The 2024 Lexus RZ 300e adds more driving range to the only EV in the Toyota luxury brand’s U.S. lineup. With a slightly larger 72.8-kwh battery pack and single-motor front-wheel drive, it can hit a 266-mile EPA range rating—albeit with slower acceleration than the AWD 450e. Lexus has said it’s going all-electric by 2030.

With a badging change from UX 250h to UX 300h, the 2025 Lexus UX hybrid gets more power plus a boost in fuel economy. The UX gets a few other tech tweaks for the new model year, but it carries over—still with no sign of the Europe-focused UX 300e on American soil.

Toyota Crown Sport PHEV

Toyota Crown Sport PHEV

The long-expected Toyota Crown Prime may finally have bowed—as a Crown Sport Plug-In Hybrid. Although for now limited to Japan, the Crown Sport PHEV goes 55 miles electric in that market’s cycle, and it for the first time allows the battery pack to be used as a backup for blackouts or natural disasters—something some Toyota hybrid owners have sought out on the aftermarket for years. 

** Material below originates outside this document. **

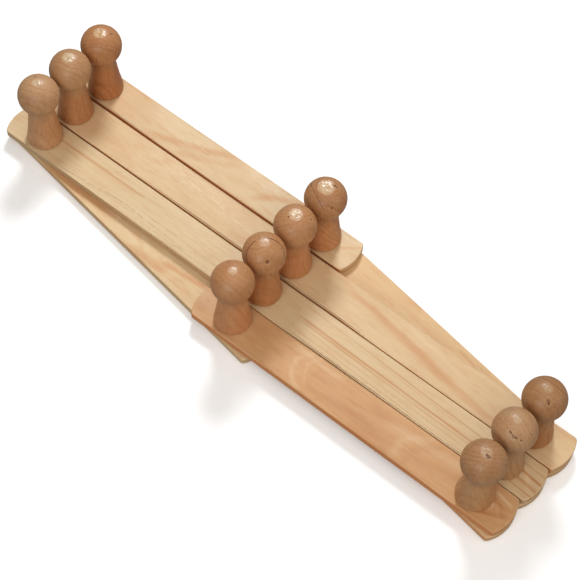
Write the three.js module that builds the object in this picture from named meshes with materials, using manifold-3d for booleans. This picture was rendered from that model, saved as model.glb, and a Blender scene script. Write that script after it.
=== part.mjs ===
// Expanding lattice peg rack (accordion wall rack), nearly folded shut.
// Two layers of flat wooden slats cross at ten pivots. A turned peg with a ball head
// stands on the front slat at every pivot. A pan head screw comes from the back, through a
// washer and a running hole in the back slat, and pulls the peg down on the front slat.
// Frame: origin under the middle of the lattice on the rear faces, +Y along the slats
// towards the top row of pegs, +X along the rows, +Z out of the wall, in millimetres.
import * as THREE from 'three';
import { mergeVertices } from 'three/addons/utils/BufferGeometryUtils.js';
import Module from 'manifold-3d';

// ---- driving dimensions ----
const PITCH = 200; // distance between neighbouring pivots along a slat
const FOLD = THREE.MathUtils.degToRad(4.272); // half the angle between front and back slats
const SLAT_W = 28.4; // width of the back slats
const FRONT_W = [29.2, 28.9, 28.9, 27.3]; // widths of front slats 1 to 4, as they were ripped
const SLAT_T = 6; // slat thickness
const END_REACH = 28.8; // from the last pivot to the tip of the rounded end
const END_R = 27.4; // radius of the rounded end
const CORNER_R = 2.6; // softened corner between end arc and long edge
const LAYER_GAP = 0.3; // running clearance between the two layers, and under each peg

const BORE_R = 2.4; // hole for the screw shank in slats and pegs
const POCKET_R = 6.3; // recess for washer and screw head in the rear face
const POCKET_D = 3.4; // depth of that recess

const SHANK_R = 2.0; // screw shank
const SCREW_HEAD_R = 4.0;
const SCREW_HEAD_Z0 = 0.4; // crown of the screw head, just inside the rear face
const SCREW_HEAD_Z1 = 2.0; // bearing face of the head
const SCREW_TIP_Z = 27.2; // end of the point
const WASHER_R = 5.5;
const WASHER_Z0 = 2.3;
const WASHER_Z1 = 3.1;

const PEG_HOLE_D = 16; // depth of the pilot hole in the peg's foot
const PEG_H = 63.5; // overall height of a peg
const BALL_R = 14.7;
const BALL_Z = 48.65; // height of the ball's centre over the peg's foot
const FOOT_R = 12.9; // widest radius of the foot
const NECK_R = 9.2; // where the flared stem meets the ball

const ROUND = 24; // facets around a peg
const POCKET_ROUND = 16; // facets around the recesses
const SMALL_ROUND = 12; // facets around screws, washers and holes

// ---- derived places ----
const S = PITCH * Math.sin(FOLD); // half the spacing of the pegs in a row
const H = PITCH * Math.cos(FOLD); // from the middle row to the outer rows
const FRONT_Z = SLAT_T + LAYER_GAP; // rear face of the front layer
const PEG_Z = FRONT_Z + SLAT_T + LAYER_GAP; // foot of the pegs

const wasm = await Module();
wasm.setup();

// ---- materials ----
const wood = (hex, roughness = 0.6) =>
  new THREE.MeshStandardMaterial({ color: hex, roughness, metalness: 0 });
const steel = (hex) => new THREE.MeshStandardMaterial({ color: hex, roughness: 0.35, metalness: 1 });

// ---- solids: three.js geometry in and out of the boolean kernel ----
function toSolid(geometry) {
  const g = geometry.index ? geometry.clone() : geometry.clone();
  g.deleteAttribute('normal');
  g.deleteAttribute('uv');
  const m = mergeVertices(g, 1e-4);
  return new wasm.Manifold(
    new wasm.Mesh({
      numProp: 3,
      vertProperties: new Float32Array(m.attributes.position.array),
      triVerts: new Uint32Array(m.index.array),
    }),
  );
}
function toGeometry(solid) {
  const m = solid.getMesh();
  const g = new THREE.BufferGeometry();
  g.setAttribute('position', new THREE.BufferAttribute(new Float32Array(m.vertProperties), 3));
  g.setIndex(new THREE.BufferAttribute(new Uint32Array(m.triVerts), 1));
  g.computeVertexNormals();
  return g;
}
function drill(radius, z0, z1, y, sides) {
  const g = new THREE.CylinderGeometry(radius, radius, z1 - z0, sides);
  g.rotateX(Math.PI / 2);
  g.translate(0, y, (z0 + z1) / 2);
  return toSolid(g);
}

// Outline of a slat about its own middle: straight edges, a shallow arc across each end
// and a small fillet at each corner. reach is the distance from the middle to the last pivot.
function slatOutline(reach, width) {
  const w = width / 2;
  const yc = reach + END_REACH - END_R; // centre of the end arc
  const fx = w - CORNER_R;
  const fy = yc + Math.sqrt((END_R - CORNER_R) ** 2 - fx ** 2);
  const turn = Math.atan2(fy - yc, fx); // direction in which the fillet runs into the arc
  const half = []; // one end, from the right edge to the left edge
  for (let i = 0; i <= 3; i++) {
    const a = (turn * i) / 3;
    half.push([fx + CORNER_R * Math.cos(a), fy + CORNER_R * Math.sin(a)]);
  }
  for (let i = 1; i < 6; i++) {
    const a = turn + ((Math.PI - 2 * turn) * i) / 6;
    half.push([END_R * Math.cos(a), yc + END_R * Math.sin(a)]);
  }
  for (let i = 3; i >= 0; i--) {
    const a = (turn * i) / 3;
    half.push([-fx - CORNER_R * Math.cos(a), fy + CORNER_R * Math.sin(a)]);
  }
  const all = half.concat(half.map(([x, y]) => [-x, -y]));
  return new THREE.Shape(all.map(([x, y]) => new THREE.Vector2(x, y)));
}

// A slat with a hole at every pivot, lying from z = 0 to z = SLAT_T.
// Back slats also have a recess around each hole in their rear face.
function slatGeometry(pivots, width, recessed) {
  const reach = Math.max(...pivots);
  let solid = toSolid(
    new THREE.ExtrudeGeometry(slatOutline(reach, width), { depth: SLAT_T, bevelEnabled: false }),
  );
  for (const y of pivots) {
    solid = solid.subtract(drill(BORE_R, -1, SLAT_T + 1, y, SMALL_ROUND));
    if (recessed) solid = solid.subtract(drill(POCKET_R, -1, POCKET_D, y, POCKET_ROUND));
  }
  return toGeometry(solid);
}

function turned(profile, sides) {
  const g = new THREE.LatheGeometry(
    profile.map(([r, z]) => new THREE.Vector2(r, z)),
    sides,
  );
  g.rotateX(Math.PI / 2);
  return g;
}

// Turned peg standing on z = 0: rounded foot, flared stem, narrow neck, ball head.
function pegGeometry() {
  const p = [
    [0, PEG_HOLE_D],
    [BORE_R, PEG_HOLE_D],
    [BORE_R, 0],
    [FOOT_R - 1.0, 0],
    [FOOT_R, 2.6],
    [FOOT_R - 0.9, 10],
    [FOOT_R - 2.35, 20],
    [NECK_R + 0.35, 30],
  ];
  const start = -Math.acos(NECK_R / BALL_R); // the ball's surface at the neck
  for (let i = 0; i <= 8; i++) {
    const a = start + ((Math.PI / 2 - start) * i) / 9;
    p.push([BALL_R * Math.cos(a), BALL_Z + BALL_R * Math.sin(a)]);
  }
  p.push([0, PEG_H]);
  return turned(p, ROUND);
}

// Pan head wood screw, crown down at the rear face, point up in the peg.
function screwGeometry() {
  return turned(
    [
      [0, SCREW_HEAD_Z0],
      [SCREW_HEAD_R * 0.7, SCREW_HEAD_Z0 + 0.1],
      [SCREW_HEAD_R, SCREW_HEAD_Z0 + 0.8],
      [SCREW_HEAD_R, SCREW_HEAD_Z1],
      [SHANK_R, SCREW_HEAD_Z1],
      [SHANK_R, SCREW_TIP_Z - 4],
      [0, SCREW_TIP_Z],
    ],
    SMALL_ROUND,
  );
}

function washerGeometry() {
  const p = [
    [BORE_R, WASHER_Z0],
    [WASHER_R, WASHER_Z0],
    [WASHER_R, WASHER_Z1],
    [BORE_R, WASHER_Z1],
    [BORE_R, WASHER_Z0],
  ];
  return turned(p, SMALL_ROUND);
}

// ---- assembly ----
const group = new THREE.Group();

function add(parent, name, geometry, material, x, y, z) {
  const mesh = new THREE.Mesh(geometry, material);
  mesh.name = name;
  mesh.position.set(x, y, z);
  parent.add(mesh);
}

const LONG = [PITCH, 0, -PITCH];
const SHORT = [PITCH / 2, -PITCH / 2];
const pegWood = wood(0xb98a5e, 0.5);
const screwSteel = steel(0xb9b7ae);
const washerSteel = steel(0xc4c2ba);

// Front slats lean to the left at the top. Each carries the pegs, screws and washers of its
// pivots, listed from its top end to its bottom end.
const frontSlats = [
  { name: 'front_slat_1_short', at: [-2.5 * S, -H / 2], pivots: SHORT, row: ['middle_1', 'bottom_1'], tone: 0xc99a68 },
  { name: 'front_slat_2_long', at: [-S, 0], pivots: LONG, row: ['top_1', 'middle_2', 'bottom_2'], tone: 0xdfc49c },
  { name: 'front_slat_3_long', at: [S, 0], pivots: LONG, row: ['top_2', 'middle_3', 'bottom_3'], tone: 0xd9bb92 },
  { name: 'front_slat_4_short', at: [2.5 * S, H / 2], pivots: SHORT, row: ['top_3', 'middle_4'], tone: 0xdcb995 },
];
// Back slats lean to the right at the top and turn on the screws of the front layer.
const backSlats = [
  { name: 'back_slat_1_short', at: [-2.5 * S, H / 2], pivots: SHORT, tone: 0xd8b287 },
  { name: 'back_slat_2_long', at: [-S, 0], pivots: LONG, tone: 0xd6b488 },
  { name: 'back_slat_3_long', at: [S, 0], pivots: LONG, tone: 0xd4b084 },
  { name: 'back_slat_4_short', at: [2.5 * S, -H / 2], pivots: SHORT, tone: 0xdab98b },
];

frontSlats.forEach((slat, k) => {
  const g = new THREE.Group();
  g.position.set(slat.at[0], slat.at[1], 0);
  g.rotation.z = FOLD;
  add(g, slat.name, slatGeometry(slat.pivots, FRONT_W[k], false), wood(slat.tone), 0, 0, FRONT_Z);
  slat.pivots.forEach((y, i) => {
    add(g, `peg_${slat.row[i]}`, pegGeometry(), pegWood, 0, y, PEG_Z);
    add(g, `screw_${slat.row[i]}`, screwGeometry(), screwSteel, 0, y, 0);
    add(g, `washer_${slat.row[i]}`, washerGeometry(), washerSteel, 0, y, 0);
  });
  group.add(g);
});
for (const slat of backSlats) {
  const g = new THREE.Group();
  g.position.set(slat.at[0], slat.at[1], 0);
  g.rotation.z = -FOLD;
  add(g, slat.name, slatGeometry(slat.pivots, SLAT_W, true), wood(slat.tone), 0, 0, 0);
  group.add(g);
}

export default group;
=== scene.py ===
import math

import bmesh
import bpy
import numpy as np
from mathutils import Matrix, Vector
from mathutils.geometry import delaunay_2d_cdt


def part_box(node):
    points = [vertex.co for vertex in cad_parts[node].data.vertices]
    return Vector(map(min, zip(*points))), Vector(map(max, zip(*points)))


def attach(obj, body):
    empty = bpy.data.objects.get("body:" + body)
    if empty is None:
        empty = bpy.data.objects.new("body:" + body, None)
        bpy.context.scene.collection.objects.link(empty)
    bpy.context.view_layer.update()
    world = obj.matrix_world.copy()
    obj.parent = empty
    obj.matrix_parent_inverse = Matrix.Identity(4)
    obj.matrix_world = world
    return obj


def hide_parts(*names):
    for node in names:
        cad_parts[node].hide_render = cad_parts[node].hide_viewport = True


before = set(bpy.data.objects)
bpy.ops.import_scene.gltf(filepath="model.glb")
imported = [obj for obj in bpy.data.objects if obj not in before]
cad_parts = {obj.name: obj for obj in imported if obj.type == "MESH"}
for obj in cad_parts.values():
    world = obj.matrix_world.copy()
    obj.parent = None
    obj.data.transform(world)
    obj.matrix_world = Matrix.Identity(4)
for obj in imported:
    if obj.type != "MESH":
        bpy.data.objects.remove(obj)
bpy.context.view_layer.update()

MM = 0.001
scene = bpy.context.scene

# ------------------------------------------------------------------ camera
cam_data = bpy.data.cameras.new("camera")
cam_data.sensor_width = 36.0
cam_data.lens = 106.92
cam_data.clip_start = 0.05
cam_data.clip_end = 30.0
cam = bpy.data.objects.new("camera", cam_data)
scene.collection.objects.link(cam)
cam.matrix_world = Matrix(
    (
        (0.681680, 0.626875, -0.377280, -0.442838),
        (-0.731260, 0.600588, -0.323346, -0.390454),
        (0.023892, 0.496308, 0.867818, 1.026607),
        (0.0, 0.0, 0.0, 1.0),
    )
)
scene.camera = cam

# ------------------------------------------------------------------ places, from the frame
FRONT = {
    "front_slat_1": ("front_slat_1_short", ["middle_1", "bottom_1"]),
    "front_slat_2": ("front_slat_2_long", ["top_1", "middle_2", "bottom_2"]),
    "front_slat_3": ("front_slat_3_long", ["top_2", "middle_3", "bottom_3"]),
    "front_slat_4": ("front_slat_4_short", ["top_3", "middle_4"]),
}
BACK = {
    "back_slat_1": ("back_slat_1_short", ["top_1", "middle_1"]),
    "back_slat_2": ("back_slat_2_long", ["top_2", "middle_2", "bottom_1"]),
    "back_slat_3": ("back_slat_3_long", ["top_3", "middle_3", "bottom_2"]),
    "back_slat_4": ("back_slat_4_short", ["middle_4", "bottom_3"]),
}


def centre(node):
    lo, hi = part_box(node)
    return (lo + hi) / 2


def pivot(name):
    c = centre("screw_" + name)
    return Vector((c.x, c.y, 0.0))


def slat_matrix(node, pivots):
    """Middle of the slat on its rear face, +Y towards its top end."""
    top, bottom = pivot(pivots[0]), pivot(pivots[-1])
    along = (top - bottom).normalized()
    mid = (top + bottom) / 2
    lo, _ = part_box(node)
    m = Matrix.Identity(4)
    m[0][0], m[1][0] = along.y, -along.x
    m[0][1], m[1][1] = along.x, along.y
    m[0][3], m[1][3], m[2][3] = mid.x, mid.y, lo.z
    return m, (top - bottom).length / 2


# ------------------------------------------------------------------ mesh helpers
def wave(seed, n=6, low=0.3, high=3.0):
    """A smooth 1-D wobble of about unit size, the same each run."""
    rng = np.random.default_rng(seed)
    f = rng.uniform(low, high, n)
    p = rng.uniform(0, 2 * math.pi, n)
    a = rng.uniform(0.4, 1.0, n)
    a /= np.sqrt((a**2).sum() / 2)
    return lambda x: (a[:, None] * np.sin(f[:, None] * np.atleast_1d(x)[None] + p[:, None])).sum(0)


def wave2(seed, n=9, low=0.02, high=0.12):
    rng = np.random.default_rng(seed)
    fx = rng.uniform(-high, high, n)
    fy = rng.uniform(-low, low, n)
    p = rng.uniform(0, 2 * math.pi, n)
    return lambda x, y: sum(np.sin(fx[i] * x + fy[i] * y + p[i]) for i in range(n)) / math.sqrt(n / 2)


def make_object(name, verts_mm, faces, matrix=None, angle=38.0, attrs=None):
    me = bpy.data.meshes.new(name)
    me.from_pydata([tuple(v) for v in (np.asarray(verts_mm) * MM)], [], faces)
    me.validate()
    bm = bmesh.new()
    bm.from_mesh(me)
    bmesh.ops.recalc_face_normals(bm, faces=bm.faces)
    if bm.calc_volume(signed=True) < 0:
        bmesh.ops.reverse_faces(bm, faces=bm.faces)
    bm.to_mesh(me)
    bm.free()
    me.polygons.foreach_set("use_smooth", [True] * len(me.polygons))
    me.set_sharp_from_angle(angle=math.radians(angle))
    for key, values in (attrs or {}).items():
        a = me.attributes.new(key, "FLOAT", "POINT")
        a.data.foreach_set("value", np.asarray(values, np.float32))
    ob = bpy.data.objects.new(name, me)
    scene.collection.objects.link(ob)
    if matrix is not None:
        ob.matrix_world = matrix
    return ob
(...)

A Nio ET7 went 650 miles on its 150-kwh semi-solid-state battery, the Chinese automaker claimed earlier this week—with 3% of its charge remaining. It might be an indication that more models might soon be catching up to Lucid in efficiency, although this top version of the ET7 costs about the same as an Air.

2023 Nissan Ariya e-4orce

2023 Nissan Ariya e-4orce

The Nissan Ariya is one of our finalists for Green Car Reports Best Car To Buy. Although it’s a little late in a tightly competitive cohort of electric crossovers, it has some secret weapons: its e-4orce all-wheel drive system, a super-hushed cabin, comfortable ride, and just-right interface. Although the numbers may not stand on their own, the Ariya is setting the stage for a very impressive family of future Nissan and Infiniti EVs.

With standardization documents from SAE International, the Tesla NACS connector becomes—true to its name—the EV charging standard for North America. That prompted official backing by the Biden administration, an indication that NACS is native, at least partly, for the federal charging network taking form. And at last, VW, Audi, Porsche, and Scout took the cue and confirmed they’ll also use the Tesla-based connector. 

Canada is set to roll out a framework setting the stage for a 2035 national EV mandate. Called the Electric Vehicle Availability Standard, it will gradually ramp up the number of “zero-emission vehicles”—including plug-in hybrids—to 20% in 2026 and 60% in 2030 on the way to that target. 

2023 Mercedes-Benz EQS

2023 Mercedes-Benz EQS

EV drivers who get free fast charging are plugging in longer than those who pay. That’s according to data provided recently by the U.S. Department of Energy, and it might help automakers and charging networks navigate congestion at public charging. 

Requirements for the EV tax credit are tightening in the new year, and many EVs from Ford and GM will lose eligibility. GM points out that the changes will only be temporary, as it shifts sourcing to locations that comply with the new rules for EV-component origin. 

In a move that sounds quite familiar to policy from the Biden administration, France last week revealed revamped EV incentives that favor European-made EVs and exclude those from China, offering the equivalent of up to $7,600 per vehicle for a price cap of up to $51,200.

BYD Seal

BYD Seal

China’s BYD has introduced one of the strongest rivals yet to the Tesla Model 3 and Hyundai Ioniq 6—to Mexico. Will the BYD Seal electric sedan cross the border?

On that note, the U.S. is considering hiking the 25% tariff on China-made EVs. Will it help foster a wider range of American-built EVs, or will keeping out potentially more affordable EVs slow the rate of EV adoption?

And for a little perspective: Electric car sales are building, and they now account for a much larger share of the U.S. vehicle fleet than they did a few years ago. But it’s worth keeping in mind that the size of the U.S. gasoline vehicle fleet is growing.